>>

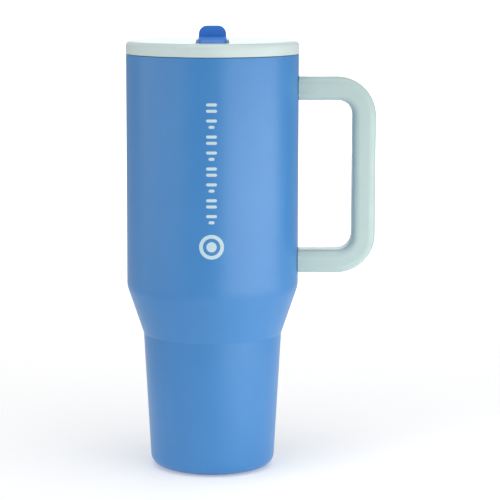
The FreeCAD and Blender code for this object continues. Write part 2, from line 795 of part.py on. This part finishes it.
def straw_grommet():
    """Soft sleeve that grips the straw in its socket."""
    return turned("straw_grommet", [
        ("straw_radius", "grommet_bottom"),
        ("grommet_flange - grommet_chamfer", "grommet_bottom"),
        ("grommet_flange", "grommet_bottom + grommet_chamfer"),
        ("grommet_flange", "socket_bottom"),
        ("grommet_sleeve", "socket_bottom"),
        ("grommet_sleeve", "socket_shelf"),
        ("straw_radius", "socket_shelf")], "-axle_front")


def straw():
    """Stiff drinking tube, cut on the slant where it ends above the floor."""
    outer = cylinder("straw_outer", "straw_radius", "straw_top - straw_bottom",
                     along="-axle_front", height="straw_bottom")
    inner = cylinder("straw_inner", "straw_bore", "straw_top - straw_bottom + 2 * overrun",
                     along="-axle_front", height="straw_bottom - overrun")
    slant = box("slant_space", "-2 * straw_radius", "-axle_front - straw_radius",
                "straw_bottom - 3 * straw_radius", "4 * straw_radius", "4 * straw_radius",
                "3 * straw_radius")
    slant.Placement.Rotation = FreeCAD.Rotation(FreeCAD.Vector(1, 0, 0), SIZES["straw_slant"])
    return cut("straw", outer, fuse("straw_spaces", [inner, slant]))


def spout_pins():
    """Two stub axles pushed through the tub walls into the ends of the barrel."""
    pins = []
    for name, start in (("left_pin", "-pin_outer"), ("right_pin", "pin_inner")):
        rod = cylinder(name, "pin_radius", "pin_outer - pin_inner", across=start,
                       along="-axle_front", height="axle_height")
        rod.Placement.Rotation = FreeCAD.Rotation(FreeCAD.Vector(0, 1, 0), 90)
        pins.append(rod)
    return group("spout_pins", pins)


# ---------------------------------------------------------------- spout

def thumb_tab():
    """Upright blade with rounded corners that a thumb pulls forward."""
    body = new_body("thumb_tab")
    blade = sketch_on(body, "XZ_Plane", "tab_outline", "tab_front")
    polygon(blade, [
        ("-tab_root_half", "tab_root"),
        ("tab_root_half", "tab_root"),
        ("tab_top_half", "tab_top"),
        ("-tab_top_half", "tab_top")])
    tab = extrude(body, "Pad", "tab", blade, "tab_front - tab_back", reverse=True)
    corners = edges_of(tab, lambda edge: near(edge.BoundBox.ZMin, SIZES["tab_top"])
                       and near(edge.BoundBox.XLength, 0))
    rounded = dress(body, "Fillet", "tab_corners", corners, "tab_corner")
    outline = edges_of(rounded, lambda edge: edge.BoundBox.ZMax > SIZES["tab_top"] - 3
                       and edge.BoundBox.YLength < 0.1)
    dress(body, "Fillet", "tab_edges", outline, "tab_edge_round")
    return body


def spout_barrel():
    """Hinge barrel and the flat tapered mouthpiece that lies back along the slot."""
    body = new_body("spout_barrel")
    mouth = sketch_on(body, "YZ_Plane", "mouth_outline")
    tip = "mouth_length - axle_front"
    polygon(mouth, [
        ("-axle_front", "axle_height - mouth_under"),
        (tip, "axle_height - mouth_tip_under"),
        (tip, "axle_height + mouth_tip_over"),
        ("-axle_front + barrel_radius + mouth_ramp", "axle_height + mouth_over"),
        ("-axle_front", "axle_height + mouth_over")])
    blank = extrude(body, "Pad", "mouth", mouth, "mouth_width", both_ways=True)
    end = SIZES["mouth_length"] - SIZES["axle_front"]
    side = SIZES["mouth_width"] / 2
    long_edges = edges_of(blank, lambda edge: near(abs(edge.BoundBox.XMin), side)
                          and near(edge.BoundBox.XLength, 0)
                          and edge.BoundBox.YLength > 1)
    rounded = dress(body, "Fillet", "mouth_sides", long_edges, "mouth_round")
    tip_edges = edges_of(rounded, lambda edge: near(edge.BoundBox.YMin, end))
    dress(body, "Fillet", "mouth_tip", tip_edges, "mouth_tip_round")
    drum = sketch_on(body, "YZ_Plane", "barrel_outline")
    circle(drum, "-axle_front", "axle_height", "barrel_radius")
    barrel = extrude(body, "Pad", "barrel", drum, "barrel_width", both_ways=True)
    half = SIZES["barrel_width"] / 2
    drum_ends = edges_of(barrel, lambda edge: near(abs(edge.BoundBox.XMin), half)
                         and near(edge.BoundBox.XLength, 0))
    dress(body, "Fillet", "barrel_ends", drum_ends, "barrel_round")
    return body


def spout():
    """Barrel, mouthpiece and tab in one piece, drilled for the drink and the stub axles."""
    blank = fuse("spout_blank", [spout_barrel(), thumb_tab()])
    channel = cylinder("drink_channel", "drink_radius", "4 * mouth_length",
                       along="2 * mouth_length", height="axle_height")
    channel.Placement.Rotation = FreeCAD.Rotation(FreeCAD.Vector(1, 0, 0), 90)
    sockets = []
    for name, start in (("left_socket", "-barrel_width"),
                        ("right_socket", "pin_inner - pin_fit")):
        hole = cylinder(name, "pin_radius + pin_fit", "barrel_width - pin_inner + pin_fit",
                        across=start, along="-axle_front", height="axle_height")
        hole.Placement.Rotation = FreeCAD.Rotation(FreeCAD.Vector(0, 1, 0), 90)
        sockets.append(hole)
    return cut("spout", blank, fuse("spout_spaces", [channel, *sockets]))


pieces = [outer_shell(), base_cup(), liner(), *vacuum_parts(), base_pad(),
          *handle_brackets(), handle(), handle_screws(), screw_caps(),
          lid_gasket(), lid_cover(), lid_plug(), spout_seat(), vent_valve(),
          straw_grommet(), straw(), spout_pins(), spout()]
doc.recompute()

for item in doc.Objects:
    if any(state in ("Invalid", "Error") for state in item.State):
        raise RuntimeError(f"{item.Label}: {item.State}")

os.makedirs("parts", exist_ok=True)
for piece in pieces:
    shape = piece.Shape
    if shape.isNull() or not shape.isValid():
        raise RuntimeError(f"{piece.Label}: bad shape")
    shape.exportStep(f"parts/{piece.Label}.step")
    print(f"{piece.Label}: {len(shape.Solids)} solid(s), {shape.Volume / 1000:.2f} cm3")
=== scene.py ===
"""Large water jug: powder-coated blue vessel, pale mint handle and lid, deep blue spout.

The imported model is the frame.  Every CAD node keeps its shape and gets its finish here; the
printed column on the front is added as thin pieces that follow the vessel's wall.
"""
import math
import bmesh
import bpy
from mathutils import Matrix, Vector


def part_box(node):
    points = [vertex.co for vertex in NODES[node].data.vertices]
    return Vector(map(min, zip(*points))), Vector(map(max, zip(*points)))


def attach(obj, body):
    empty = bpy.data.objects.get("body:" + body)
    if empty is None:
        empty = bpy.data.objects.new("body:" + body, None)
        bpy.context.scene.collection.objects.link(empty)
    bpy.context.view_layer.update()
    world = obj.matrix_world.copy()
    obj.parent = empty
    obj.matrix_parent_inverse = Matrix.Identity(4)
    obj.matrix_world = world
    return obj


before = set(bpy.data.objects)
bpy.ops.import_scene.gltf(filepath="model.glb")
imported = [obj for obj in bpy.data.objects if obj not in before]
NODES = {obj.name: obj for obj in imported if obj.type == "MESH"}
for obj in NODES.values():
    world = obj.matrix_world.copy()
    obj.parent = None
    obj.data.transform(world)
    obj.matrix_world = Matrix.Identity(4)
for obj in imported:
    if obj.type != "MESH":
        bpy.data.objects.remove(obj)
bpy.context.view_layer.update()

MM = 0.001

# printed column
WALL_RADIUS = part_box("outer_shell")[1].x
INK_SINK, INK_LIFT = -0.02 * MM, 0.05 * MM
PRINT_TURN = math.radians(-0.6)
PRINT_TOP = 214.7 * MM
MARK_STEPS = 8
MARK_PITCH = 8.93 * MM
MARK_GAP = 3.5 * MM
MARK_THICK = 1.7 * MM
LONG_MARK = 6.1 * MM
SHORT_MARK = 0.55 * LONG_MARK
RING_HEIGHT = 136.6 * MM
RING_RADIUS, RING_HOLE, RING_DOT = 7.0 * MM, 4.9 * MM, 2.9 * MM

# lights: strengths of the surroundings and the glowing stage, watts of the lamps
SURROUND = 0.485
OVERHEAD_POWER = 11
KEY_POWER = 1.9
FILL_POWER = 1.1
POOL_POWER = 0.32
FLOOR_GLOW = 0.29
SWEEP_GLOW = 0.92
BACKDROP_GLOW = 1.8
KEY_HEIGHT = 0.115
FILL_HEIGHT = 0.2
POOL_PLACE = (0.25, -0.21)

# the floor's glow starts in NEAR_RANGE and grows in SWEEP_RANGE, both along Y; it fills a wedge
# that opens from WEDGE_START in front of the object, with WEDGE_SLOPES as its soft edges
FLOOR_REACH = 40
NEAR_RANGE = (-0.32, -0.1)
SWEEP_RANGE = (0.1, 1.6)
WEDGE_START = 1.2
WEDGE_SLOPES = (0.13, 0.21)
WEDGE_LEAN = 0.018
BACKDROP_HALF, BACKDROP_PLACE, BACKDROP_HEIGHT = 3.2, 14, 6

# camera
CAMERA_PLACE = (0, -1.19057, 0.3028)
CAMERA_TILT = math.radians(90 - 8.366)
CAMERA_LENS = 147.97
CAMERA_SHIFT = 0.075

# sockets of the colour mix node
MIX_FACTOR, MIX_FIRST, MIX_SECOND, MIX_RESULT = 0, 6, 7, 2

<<

* _WHAT IS NEEDED_: Copy out precisely the lines from the line with "for item in" to the line with "before = set(bpy.data.objects)" in the material above, including those two lines and omitting all the rest.

* _RESPONSE TO THE EXERCISE_:
for item in doc.Objects:
    if any(state in ("Invalid", "Error") for state in item.State):
        raise RuntimeError(f"{item.Label}: {item.State}")

os.makedirs("parts", exist_ok=True)
for piece in pieces:
    shape = piece.Shape
    if shape.isNull() or not shape.isValid():
        raise RuntimeError(f"{piece.Label}: bad shape")
    shape.exportStep(f"parts/{piece.Label}.step")
    print(f"{piece.Label}: {len(shape.Solids)} solid(s), {shape.Volume / 1000:.2f} cm3")
=== scene.py ===
"""Large water jug: powder-coated blue vessel, pale mint handle and lid, deep blue spout.

The imported model is the frame.  Every CAD node keeps its shape and gets its finish here; the
printed column on the front is added as thin pieces that follow the vessel's wall.
"""
import math
import bmesh
import bpy
from mathutils import Matrix, Vector


def part_box(node):
    points = [vertex.co for vertex in NODES[node].data.vertices]
    return Vector(map(min, zip(*points))), Vector(map(max, zip(*points)))


def attach(obj, body):
    empty = bpy.data.objects.get("body:" + body)
    if empty is None:
        empty = bpy.data.objects.new("body:" + body, None)
        bpy.context.scene.collection.objects.link(empty)
    bpy.context.view_layer.update()
    world = obj.matrix_world.copy()
    obj.parent = empty
    obj.matrix_parent_inverse = Matrix.Identity(4)
    obj.matrix_world = world
    return obj


before = set(bpy.data.objects)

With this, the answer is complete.